The federal Genetic Information Nondiscrimination Act (GINA) prohibits discrimination against employees and job applicants on the basis of genetic information. GINA also limits employers’ ability to obtain genetic information and imposes obligations for keeping such information confidential. The EEOC recently issued regulations defining “genetic information” broadly to include not only genetic testing information, but also information about the manifestation of a disease in an individual’s family. The regulations specify that employers may not intentionally “request” such information, including by:

  1. conducting an Internet search in a way that is likely to result in the obtainment of genetic information;
  2. actively listening to third-party conversations or searching an individual’s personal effects for the purpose of obtaining genetic information; or
  3. requesting information about an individual’s current health status in a way that is likely to result in the obtainment of genetic information.

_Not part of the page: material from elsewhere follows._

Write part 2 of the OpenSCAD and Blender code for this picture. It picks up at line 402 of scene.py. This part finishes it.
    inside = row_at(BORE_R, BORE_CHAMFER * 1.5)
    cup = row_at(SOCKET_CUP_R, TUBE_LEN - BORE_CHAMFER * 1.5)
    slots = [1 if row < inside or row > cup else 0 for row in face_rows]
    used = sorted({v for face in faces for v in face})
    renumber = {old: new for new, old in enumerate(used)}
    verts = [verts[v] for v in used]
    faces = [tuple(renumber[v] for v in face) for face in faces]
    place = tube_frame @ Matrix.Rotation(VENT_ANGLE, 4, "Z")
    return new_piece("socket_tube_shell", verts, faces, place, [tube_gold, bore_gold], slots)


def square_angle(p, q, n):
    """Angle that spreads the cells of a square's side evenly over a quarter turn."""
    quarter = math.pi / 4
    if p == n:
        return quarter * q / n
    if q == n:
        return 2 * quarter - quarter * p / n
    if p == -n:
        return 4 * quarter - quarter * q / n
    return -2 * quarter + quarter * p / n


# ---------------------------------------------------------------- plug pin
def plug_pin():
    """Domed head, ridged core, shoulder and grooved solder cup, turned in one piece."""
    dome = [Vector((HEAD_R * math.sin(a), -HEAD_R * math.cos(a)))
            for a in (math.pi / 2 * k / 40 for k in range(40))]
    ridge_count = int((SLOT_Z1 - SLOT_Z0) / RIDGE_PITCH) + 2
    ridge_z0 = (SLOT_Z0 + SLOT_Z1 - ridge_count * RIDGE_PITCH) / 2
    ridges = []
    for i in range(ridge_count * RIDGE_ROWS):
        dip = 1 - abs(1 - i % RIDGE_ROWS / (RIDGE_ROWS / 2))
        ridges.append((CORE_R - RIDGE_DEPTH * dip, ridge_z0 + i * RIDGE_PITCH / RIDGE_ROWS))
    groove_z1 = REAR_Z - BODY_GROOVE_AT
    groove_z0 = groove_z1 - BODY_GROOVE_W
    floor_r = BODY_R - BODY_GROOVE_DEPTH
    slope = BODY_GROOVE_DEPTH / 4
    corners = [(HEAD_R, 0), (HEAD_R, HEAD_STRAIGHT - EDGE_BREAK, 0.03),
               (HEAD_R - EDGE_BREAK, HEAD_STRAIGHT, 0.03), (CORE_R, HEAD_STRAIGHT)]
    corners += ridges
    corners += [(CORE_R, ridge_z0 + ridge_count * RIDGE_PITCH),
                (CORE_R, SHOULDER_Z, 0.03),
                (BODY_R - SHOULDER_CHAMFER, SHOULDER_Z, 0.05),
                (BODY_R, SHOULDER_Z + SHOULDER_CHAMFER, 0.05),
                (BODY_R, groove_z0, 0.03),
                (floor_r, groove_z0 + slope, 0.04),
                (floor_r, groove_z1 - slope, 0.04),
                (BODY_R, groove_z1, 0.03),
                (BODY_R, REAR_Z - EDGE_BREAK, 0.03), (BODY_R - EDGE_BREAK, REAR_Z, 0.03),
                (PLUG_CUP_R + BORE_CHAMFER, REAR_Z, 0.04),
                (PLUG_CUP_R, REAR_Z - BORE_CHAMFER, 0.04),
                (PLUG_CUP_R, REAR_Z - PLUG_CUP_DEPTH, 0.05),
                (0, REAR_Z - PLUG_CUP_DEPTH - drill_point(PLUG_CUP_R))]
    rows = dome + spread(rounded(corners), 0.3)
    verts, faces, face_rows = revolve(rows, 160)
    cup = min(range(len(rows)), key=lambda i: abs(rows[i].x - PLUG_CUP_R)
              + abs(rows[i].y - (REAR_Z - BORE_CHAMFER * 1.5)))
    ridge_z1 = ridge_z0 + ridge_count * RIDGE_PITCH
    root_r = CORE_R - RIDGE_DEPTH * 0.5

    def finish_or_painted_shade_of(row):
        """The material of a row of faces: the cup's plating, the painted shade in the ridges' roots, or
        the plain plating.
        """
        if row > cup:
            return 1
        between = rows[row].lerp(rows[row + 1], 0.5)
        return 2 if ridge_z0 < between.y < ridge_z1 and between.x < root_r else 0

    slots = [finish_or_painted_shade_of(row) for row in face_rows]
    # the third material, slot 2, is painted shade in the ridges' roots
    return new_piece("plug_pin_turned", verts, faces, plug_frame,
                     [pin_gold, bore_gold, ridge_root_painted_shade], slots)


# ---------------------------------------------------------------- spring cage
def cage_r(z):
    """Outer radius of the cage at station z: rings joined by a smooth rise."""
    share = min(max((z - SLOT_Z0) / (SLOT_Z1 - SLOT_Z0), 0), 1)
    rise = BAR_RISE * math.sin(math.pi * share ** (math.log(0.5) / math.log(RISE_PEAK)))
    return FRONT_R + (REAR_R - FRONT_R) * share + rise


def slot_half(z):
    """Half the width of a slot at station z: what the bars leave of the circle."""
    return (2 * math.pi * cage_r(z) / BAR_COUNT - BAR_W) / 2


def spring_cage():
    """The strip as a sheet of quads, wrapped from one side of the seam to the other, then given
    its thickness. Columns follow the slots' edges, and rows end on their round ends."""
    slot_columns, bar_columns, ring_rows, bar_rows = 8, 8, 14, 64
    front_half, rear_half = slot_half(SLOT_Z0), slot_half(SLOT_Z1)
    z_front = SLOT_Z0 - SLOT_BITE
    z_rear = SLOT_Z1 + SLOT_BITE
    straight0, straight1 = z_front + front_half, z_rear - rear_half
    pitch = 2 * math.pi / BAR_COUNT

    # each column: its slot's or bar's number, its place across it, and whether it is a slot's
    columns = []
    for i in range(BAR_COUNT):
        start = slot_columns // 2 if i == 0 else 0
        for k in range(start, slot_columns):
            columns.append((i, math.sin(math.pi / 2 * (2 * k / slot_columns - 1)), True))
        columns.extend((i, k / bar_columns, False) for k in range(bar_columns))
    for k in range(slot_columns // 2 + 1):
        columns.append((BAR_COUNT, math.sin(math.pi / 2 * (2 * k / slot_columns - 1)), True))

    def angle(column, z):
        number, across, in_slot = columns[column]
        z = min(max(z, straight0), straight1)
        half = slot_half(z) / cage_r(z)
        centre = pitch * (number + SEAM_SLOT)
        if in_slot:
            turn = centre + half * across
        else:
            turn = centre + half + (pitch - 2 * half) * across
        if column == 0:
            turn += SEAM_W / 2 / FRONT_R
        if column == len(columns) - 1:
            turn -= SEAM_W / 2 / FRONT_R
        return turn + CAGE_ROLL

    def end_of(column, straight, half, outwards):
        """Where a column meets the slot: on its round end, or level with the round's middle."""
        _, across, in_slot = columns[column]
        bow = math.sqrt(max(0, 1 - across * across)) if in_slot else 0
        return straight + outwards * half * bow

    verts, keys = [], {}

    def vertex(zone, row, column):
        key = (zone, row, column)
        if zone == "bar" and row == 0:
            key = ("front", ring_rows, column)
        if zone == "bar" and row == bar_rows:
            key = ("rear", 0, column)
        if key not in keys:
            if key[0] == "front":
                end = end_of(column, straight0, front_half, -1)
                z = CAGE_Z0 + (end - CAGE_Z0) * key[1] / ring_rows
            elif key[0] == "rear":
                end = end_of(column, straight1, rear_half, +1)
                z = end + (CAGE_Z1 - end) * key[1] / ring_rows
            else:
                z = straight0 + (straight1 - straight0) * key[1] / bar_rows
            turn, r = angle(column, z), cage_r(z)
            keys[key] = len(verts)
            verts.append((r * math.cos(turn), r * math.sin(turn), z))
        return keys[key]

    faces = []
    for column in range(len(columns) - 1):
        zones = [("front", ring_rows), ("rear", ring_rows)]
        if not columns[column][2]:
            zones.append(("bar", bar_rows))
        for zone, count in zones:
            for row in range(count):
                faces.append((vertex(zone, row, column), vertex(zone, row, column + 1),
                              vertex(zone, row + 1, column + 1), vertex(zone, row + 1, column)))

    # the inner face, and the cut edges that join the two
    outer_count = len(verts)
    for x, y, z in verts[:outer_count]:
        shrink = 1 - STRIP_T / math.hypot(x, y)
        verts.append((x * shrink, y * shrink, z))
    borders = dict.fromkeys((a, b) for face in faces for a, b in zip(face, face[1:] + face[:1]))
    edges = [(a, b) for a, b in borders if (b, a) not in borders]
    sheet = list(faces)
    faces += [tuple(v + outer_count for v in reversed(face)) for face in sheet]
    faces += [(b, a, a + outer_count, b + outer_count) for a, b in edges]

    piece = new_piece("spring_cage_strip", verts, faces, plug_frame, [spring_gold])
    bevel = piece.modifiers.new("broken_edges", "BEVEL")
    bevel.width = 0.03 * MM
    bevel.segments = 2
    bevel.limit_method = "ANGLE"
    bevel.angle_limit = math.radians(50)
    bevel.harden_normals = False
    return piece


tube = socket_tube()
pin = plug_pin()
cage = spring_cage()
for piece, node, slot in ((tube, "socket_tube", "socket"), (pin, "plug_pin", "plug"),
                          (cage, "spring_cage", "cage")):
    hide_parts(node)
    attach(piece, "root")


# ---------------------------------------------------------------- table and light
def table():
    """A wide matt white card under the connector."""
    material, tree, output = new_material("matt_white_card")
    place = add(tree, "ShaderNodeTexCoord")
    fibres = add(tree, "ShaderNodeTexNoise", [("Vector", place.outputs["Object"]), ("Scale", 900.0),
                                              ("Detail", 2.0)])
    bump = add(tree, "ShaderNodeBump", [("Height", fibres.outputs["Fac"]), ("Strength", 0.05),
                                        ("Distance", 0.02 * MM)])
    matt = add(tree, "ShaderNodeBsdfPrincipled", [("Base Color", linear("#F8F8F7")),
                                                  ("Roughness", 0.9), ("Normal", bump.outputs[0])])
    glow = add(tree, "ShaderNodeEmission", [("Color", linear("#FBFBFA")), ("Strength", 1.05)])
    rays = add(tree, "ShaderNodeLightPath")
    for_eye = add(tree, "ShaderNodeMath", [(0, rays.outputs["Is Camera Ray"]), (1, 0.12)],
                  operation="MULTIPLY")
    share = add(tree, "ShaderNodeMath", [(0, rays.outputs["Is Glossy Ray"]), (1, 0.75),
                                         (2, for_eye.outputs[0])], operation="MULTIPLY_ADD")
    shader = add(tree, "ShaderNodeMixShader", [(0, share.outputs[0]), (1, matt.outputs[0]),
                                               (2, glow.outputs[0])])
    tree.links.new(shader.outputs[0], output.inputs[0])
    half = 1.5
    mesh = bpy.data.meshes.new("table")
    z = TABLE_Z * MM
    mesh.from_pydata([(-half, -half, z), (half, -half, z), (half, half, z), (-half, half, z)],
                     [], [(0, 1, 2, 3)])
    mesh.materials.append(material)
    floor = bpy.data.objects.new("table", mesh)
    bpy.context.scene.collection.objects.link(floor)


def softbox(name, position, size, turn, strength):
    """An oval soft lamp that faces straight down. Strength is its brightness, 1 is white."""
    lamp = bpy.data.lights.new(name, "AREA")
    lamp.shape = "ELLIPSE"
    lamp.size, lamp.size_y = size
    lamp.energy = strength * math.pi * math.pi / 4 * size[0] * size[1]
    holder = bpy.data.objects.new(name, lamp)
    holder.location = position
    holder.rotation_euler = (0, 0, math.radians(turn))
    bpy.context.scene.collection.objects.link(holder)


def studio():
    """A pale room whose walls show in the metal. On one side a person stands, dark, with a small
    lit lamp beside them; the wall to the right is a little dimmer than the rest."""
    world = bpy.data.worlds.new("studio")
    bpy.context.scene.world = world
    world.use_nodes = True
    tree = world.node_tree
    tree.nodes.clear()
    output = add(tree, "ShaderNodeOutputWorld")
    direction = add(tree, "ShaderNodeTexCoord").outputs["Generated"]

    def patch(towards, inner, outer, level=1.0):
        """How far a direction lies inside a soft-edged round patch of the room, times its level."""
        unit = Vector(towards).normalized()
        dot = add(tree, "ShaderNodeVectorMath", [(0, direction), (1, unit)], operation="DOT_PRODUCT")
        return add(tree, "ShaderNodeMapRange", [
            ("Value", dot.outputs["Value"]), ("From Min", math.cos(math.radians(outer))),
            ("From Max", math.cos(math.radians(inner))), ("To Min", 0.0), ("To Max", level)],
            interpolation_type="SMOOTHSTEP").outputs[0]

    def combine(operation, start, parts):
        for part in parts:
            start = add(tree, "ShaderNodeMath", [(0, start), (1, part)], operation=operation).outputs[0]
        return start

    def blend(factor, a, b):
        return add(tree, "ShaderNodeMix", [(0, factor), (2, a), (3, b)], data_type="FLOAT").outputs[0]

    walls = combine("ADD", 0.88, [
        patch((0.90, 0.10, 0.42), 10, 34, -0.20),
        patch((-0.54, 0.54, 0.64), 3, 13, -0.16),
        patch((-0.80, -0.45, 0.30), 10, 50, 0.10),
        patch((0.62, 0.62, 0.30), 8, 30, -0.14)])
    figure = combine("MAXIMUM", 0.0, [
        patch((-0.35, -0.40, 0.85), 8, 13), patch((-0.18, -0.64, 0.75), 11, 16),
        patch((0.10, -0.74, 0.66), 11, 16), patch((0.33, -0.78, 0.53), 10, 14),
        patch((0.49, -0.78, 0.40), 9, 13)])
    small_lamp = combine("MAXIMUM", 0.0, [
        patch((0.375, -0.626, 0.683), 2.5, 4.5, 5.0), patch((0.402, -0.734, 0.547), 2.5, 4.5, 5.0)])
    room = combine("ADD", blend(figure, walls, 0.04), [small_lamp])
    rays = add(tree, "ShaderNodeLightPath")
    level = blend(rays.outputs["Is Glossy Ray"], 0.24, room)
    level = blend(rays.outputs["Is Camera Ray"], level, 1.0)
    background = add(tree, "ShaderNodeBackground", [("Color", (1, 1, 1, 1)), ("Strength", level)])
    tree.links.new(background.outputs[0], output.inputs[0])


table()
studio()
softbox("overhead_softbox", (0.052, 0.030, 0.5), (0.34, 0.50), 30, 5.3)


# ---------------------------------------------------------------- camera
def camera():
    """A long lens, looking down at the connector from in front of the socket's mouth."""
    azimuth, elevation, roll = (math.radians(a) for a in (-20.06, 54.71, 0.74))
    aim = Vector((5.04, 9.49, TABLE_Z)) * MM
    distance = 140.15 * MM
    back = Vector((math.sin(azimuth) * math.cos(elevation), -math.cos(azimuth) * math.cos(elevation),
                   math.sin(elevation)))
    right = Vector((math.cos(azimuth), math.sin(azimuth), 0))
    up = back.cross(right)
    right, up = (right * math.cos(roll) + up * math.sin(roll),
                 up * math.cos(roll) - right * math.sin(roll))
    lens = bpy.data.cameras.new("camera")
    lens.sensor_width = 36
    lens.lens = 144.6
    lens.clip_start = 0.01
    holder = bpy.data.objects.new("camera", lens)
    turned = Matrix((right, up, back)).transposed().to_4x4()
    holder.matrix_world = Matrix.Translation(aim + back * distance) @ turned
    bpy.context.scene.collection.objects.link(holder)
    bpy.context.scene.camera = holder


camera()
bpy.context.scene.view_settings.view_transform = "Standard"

Employers may avoid liability if genetic information is obtained inadvertently, such as in response to a general health inquiry, or as a response to an otherwise lawful inquiry where the employer specified that genetic information should not be provided. Employers can take advantage of this protection by using the following “safe harbor” language in conjunction with requests for medical information:

The Genetic Information Nondiscrimination Act of 2008 (GINA) prohibits employers and other entities covered by GINA Title II from requesting or requiring genetic information of an individual or family member of the individual, except as specifically allowed by this law. To comply with this law, we are asking that you not provide any genetic information when responding to this request for medical information. “Genetic information” as defined by GINA, includes an individual’s family medical history, the results of an individual’s or family member’s genetic tests, the fact that an individual or an individual’s family member sought or received genetic services, and genetic information of a fetus carried by an individual or an individual’s family member or an embryo lawfully held by an individual or family member receiving assistive reproductive services.

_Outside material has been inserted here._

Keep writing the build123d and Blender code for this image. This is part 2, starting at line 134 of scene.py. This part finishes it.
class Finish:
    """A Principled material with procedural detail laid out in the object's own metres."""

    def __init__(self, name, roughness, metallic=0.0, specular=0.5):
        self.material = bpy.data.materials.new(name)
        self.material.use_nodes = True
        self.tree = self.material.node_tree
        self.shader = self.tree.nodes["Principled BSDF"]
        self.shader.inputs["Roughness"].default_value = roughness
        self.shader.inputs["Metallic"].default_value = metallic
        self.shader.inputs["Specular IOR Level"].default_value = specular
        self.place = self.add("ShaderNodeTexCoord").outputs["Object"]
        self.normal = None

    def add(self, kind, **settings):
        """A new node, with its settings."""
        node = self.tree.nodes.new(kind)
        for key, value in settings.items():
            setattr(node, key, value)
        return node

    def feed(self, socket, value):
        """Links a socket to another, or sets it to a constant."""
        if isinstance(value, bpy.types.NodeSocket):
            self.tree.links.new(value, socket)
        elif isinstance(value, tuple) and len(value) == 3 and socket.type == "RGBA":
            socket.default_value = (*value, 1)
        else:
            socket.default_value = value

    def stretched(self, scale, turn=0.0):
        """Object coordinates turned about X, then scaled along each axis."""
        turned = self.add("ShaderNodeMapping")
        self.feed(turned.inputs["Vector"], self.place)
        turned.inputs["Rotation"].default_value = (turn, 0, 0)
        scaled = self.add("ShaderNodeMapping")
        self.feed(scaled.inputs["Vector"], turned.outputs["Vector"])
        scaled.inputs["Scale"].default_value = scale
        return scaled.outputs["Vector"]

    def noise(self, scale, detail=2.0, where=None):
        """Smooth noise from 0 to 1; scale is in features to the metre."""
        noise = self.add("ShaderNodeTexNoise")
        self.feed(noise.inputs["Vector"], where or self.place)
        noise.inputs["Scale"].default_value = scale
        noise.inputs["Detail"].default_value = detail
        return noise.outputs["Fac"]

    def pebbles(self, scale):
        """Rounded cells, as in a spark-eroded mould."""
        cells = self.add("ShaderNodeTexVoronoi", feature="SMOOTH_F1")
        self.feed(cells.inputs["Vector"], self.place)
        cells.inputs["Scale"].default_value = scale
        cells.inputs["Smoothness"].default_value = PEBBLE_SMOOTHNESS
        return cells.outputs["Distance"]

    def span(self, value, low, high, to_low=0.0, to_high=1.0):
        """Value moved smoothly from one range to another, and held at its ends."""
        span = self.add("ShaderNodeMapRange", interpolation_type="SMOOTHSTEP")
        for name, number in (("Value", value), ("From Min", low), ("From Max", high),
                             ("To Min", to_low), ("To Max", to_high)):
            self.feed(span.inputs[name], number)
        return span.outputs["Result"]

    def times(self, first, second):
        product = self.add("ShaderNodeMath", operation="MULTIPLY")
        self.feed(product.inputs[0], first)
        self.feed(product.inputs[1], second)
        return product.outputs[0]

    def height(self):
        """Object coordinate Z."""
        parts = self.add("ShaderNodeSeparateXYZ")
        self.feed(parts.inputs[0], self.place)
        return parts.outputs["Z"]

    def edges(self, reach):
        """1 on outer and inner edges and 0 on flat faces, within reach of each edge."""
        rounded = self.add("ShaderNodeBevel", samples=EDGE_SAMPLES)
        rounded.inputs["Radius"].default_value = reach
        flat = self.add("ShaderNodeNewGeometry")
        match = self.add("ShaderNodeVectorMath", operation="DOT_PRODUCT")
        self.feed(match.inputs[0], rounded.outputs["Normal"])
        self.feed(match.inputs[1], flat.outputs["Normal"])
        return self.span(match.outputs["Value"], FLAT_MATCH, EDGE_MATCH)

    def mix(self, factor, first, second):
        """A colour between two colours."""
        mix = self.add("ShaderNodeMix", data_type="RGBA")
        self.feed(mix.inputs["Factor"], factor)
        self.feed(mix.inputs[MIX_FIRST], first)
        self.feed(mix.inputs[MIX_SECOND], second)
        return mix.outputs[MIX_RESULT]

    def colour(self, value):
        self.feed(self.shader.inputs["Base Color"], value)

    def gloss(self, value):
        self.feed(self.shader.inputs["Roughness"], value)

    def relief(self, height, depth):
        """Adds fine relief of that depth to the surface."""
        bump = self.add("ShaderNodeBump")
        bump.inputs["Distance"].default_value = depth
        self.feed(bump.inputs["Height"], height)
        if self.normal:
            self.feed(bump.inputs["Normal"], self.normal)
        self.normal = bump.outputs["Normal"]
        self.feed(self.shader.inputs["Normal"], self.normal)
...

This language should be used when:

  1. making an otherwise lawful request for documentation to support an employee’s request for reasonable accommodation;
  2. requesting medical information from an individual under the FMLA or other state or federal law relating to the employee’s request for leave or return to work;
  3. seeking documentation to support a request for leave not governed by federal, state, or local laws, as long as the request complies with the Americans with Disabilities Act and other laws limiting an employer’s access to medical information.

The regulations also set out several exceptions to the prohibition on acquiring genetic information, as well as additional guidance on maintaining confidentiality of genetic information that the employer acquires.

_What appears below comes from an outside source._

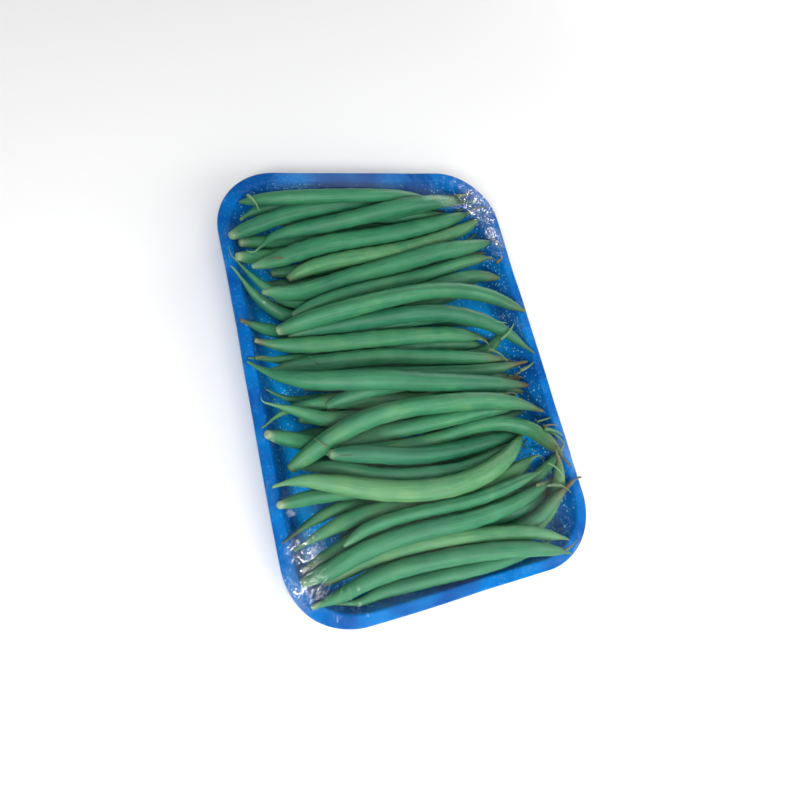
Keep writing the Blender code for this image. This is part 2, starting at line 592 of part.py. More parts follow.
def build_film(placed):
    """Clear film over the beans and the rim, turned under the base."""
    x, y = film_grid(*FILM_CELLS)
    z = stretch_film(x, y, placed)
    bm = bmesh.new()
    verts = [[bm.verts.new((x[i, j] * MM, y[i, j] * MM, z[i, j] * MM)) for j in range(x.shape[1])]
             for i in range(x.shape[0])]
    for i in range(FILM_CELLS[0]):
        for j in range(FILM_CELLS[1]):
            bm.faces.new((verts[i][j], verts[i + 1][j], verts[i + 1][j + 1], verts[i][j + 1]))
    border = grid_border(*FILM_CELLS)
    rings = [[verts[i][j] for i, j in border]]
    base_inset = LIP + WALL_RUN - FOAM - 1.0
    skirt = (
        (-0.25, RIM_TOP - 0.7),
        (-GAP - 0.2, RIM_TOP - LIP_DROP - FOAM),
        (base_inset * 0.5, FILM + 0.5 * (RIM_TOP - LIP_DROP - FOAM) - 1.0),
        (base_inset - 0.6, FILM + 1.2),
        (base_inset + 0.8, FILM),
        (base_inset + HEM, FILM),
    )
    edge_x, edge_y, edge_corner = ring_size(LIP_ROUND)
    for inset, height in skirt:
        half_x, half_y, corner = ring_size(inset)
        ring = []
        for i, j in border:
            px, py = x[i, j], y[i, j]
            in_x = np.clip(px, edge_corner - edge_x, edge_x - edge_corner) / (edge_x - edge_corner)
            in_y = np.clip(py, edge_corner - edge_y, edge_y - edge_corner) / (edge_y - edge_corner)
            out_x = (px - in_x * (edge_x - edge_corner)) / edge_corner
            out_y = (py - in_y * (edge_y - edge_corner)) / edge_corner
            new_x = in_x * (half_x - corner) + out_x * corner
            new_y = in_y * (half_y - corner) + out_y * corner
            ring.append(bm.verts.new((new_x * MM, new_y * MM, height * MM)))
        rings.append(ring)
    for upper, lower in zip(rings, rings[1:]):
        count = len(upper)
        for k in range(count):
            m = (k + 1) % count
            bm.faces.new((upper[k], lower[k], lower[m], upper[m]))
    return shell("film", bm, FILM, 1.0, material("film_clear", FILM_CLEAR, 0.08, 0.25))


clear_scene()
parts = bpy.data.collections.new("green_bean_bundle")
bpy.context.scene.collection.children.link(parts)
build_tray()
stacks, trails = lay_beans()
for number, stack in enumerate(stacks, 1):
    bean_name = f"bean_{number:02d}"
    build_bean(bean_name, stack, material(bean_name, BEAN_GREEN, 0.45))
build_film(trails)
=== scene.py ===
"""Green beans in a blue foam tray under clear stretch film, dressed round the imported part."""

import math
import random

import bpy
import numpy as np
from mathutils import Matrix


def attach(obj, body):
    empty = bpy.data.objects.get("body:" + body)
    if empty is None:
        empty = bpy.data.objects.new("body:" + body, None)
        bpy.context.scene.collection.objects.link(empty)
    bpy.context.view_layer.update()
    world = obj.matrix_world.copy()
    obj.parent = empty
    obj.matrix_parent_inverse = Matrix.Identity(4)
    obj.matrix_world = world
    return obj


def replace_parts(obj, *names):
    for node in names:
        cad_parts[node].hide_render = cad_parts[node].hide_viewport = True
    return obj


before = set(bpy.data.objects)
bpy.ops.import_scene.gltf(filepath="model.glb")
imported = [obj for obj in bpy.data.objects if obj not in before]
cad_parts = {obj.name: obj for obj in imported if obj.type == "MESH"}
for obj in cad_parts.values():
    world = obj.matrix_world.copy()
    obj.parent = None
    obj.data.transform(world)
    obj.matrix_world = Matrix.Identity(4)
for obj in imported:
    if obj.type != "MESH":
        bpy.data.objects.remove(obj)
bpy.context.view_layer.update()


# The tray is blown polystyrene sheet, coloured in the mass and pressed hot over
# a mould. It has a flat floor, sloping walls that the mould leaves finely
# fluted at their foot, and a lip all round that is rolled outwards.
MM = 0.001
TRAY_WIDTH = 146.0
TRAY_LENGTH = 210.0
FLOOR_TOP = 3.7
RIM_TOP = 19.9
FOAM = 2.8
LIP = 5.0
WALL_RUN = 7.5
RIM_CORNER = 30.0
FLOOR_CORNER = 22.0

# The flutes' pitch and depth, where they start and stop above the floor and
# over what height they fade, and how much each drifts from its place
FLUTE_PITCH = 2.1
FLUTE_DEPTH = 0.16
FLUTE_START = 1.5
FLUTE_TOP = 12.5
FLUTE_FADE = 6.0
FLUTE_DRIFT = 0.35

# How far the lip is drawn in at most, and how far down the wall that reaches
LIP_WAVE = 0.8
LIP_WAVE_REACH = 6.0
LIP_WAVE_FADE = 5.0

# Places round the tray at which the drift, the flutes' depth and the lip's
# wave are drawn by chance
DRIFTS = 90
DEPTHS = 70
WAVES = 44

# The swept part of the tray reaches this far in, with points this far apart
# across it and along its sides; the rest of the floor is one flat face
SWEPT = 30.0
SECTION_STEP = 1.2
RIM_STEP = 0.6
CORNER_POINTS = 70

# The foam's cells are 0.2 to 0.4 mm wide, too fine to show, so the dents that
# they leave in the skin and the glints from them are drawn coarser. The glints
# are painted highlights: pale flecks put into the foam's colour
CELL = 1.3
CELL_DENT = 0.12
GLINT_PITCH = 1.4
PATCH = 18.0

# The painted glints fade out over this height below the rim. The brighter blue
# painted towards the floor, for light that falls there, starts this far below it
GLINT_FADE = 5.0
FLOOR_LIGHT_START = 9.0

TRAY_BLUE = "#0074c2"
TRAY_BLUE_DEEP = "#00509c"
# A brighter blue painted towards the floor for the light that falls on it: painted light
FLOOR_BLUE_PAINTED_LIGHT = "#00a0f2"
# Pale cyan painted into the foam's colour as its cells' glints: a painted highlight
PAINTED_GLINT_COLOUR = "#a6ecff"


def linear(hex_colour):
    """An sRGB hex colour as linear red, green, blue and full alpha."""
    parts = [int(hex_colour[i:i + 2], 16) / 255 for i in (1, 3, 5)]
    return [p / 12.92 if p <= 0.04045 else ((p + 0.055) / 1.055) ** 2.4 for p in parts] + [1.0]


def add(finish, kind, values=None, feeds=None, **settings):
    """Add a node to a finish: its settings, its plain values, and what feeds its sockets."""
    node = finish.node_tree.nodes.new(kind)
    for name, value in settings.items():
        setattr(node, name, value)
    for socket, value in (values or {}).items():
        node.inputs[socket].default_value = value
    for socket, source in (feeds or {}).items():
        finish.node_tree.links.new(source, node.inputs[socket])
    return node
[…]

CLIENT ALERT – Illinois Prohibits Employee Credit Checks

The recently enacted Illinois Employee Credit Privacy Act prohibits most Illinois employers from obtaining credit histories or reports and using them in any employment decision. The law prohibits (1) inquiring about an employee’s or applicant’s credit history; (2) seeking credit reports on employees or applicants from a consumer reporting agency; (3) and discriminating against an individual with respect to any aspect of employment because of his or her credit history or credit report. Employers are still permitted to conduct background investigations pursuant to the Fair Credit Reporting Act, so long as any report does not include credit history information. Certain employers are excluded from the reach of the statute, including financial and insurance institutions, debt collection agencies, and certain public sector employers. In addition, the statute provides a limited exception for positions or groups of employees for which a satisfactory credit history is a bona fide occupational requirement.

Employers with operations in Illinois are advised to revise their hiring and background check practices immediately to exclude seeking credit histories for applicants and employees in any form, including on an employment application, in an interview, or through procurement of credit history reports.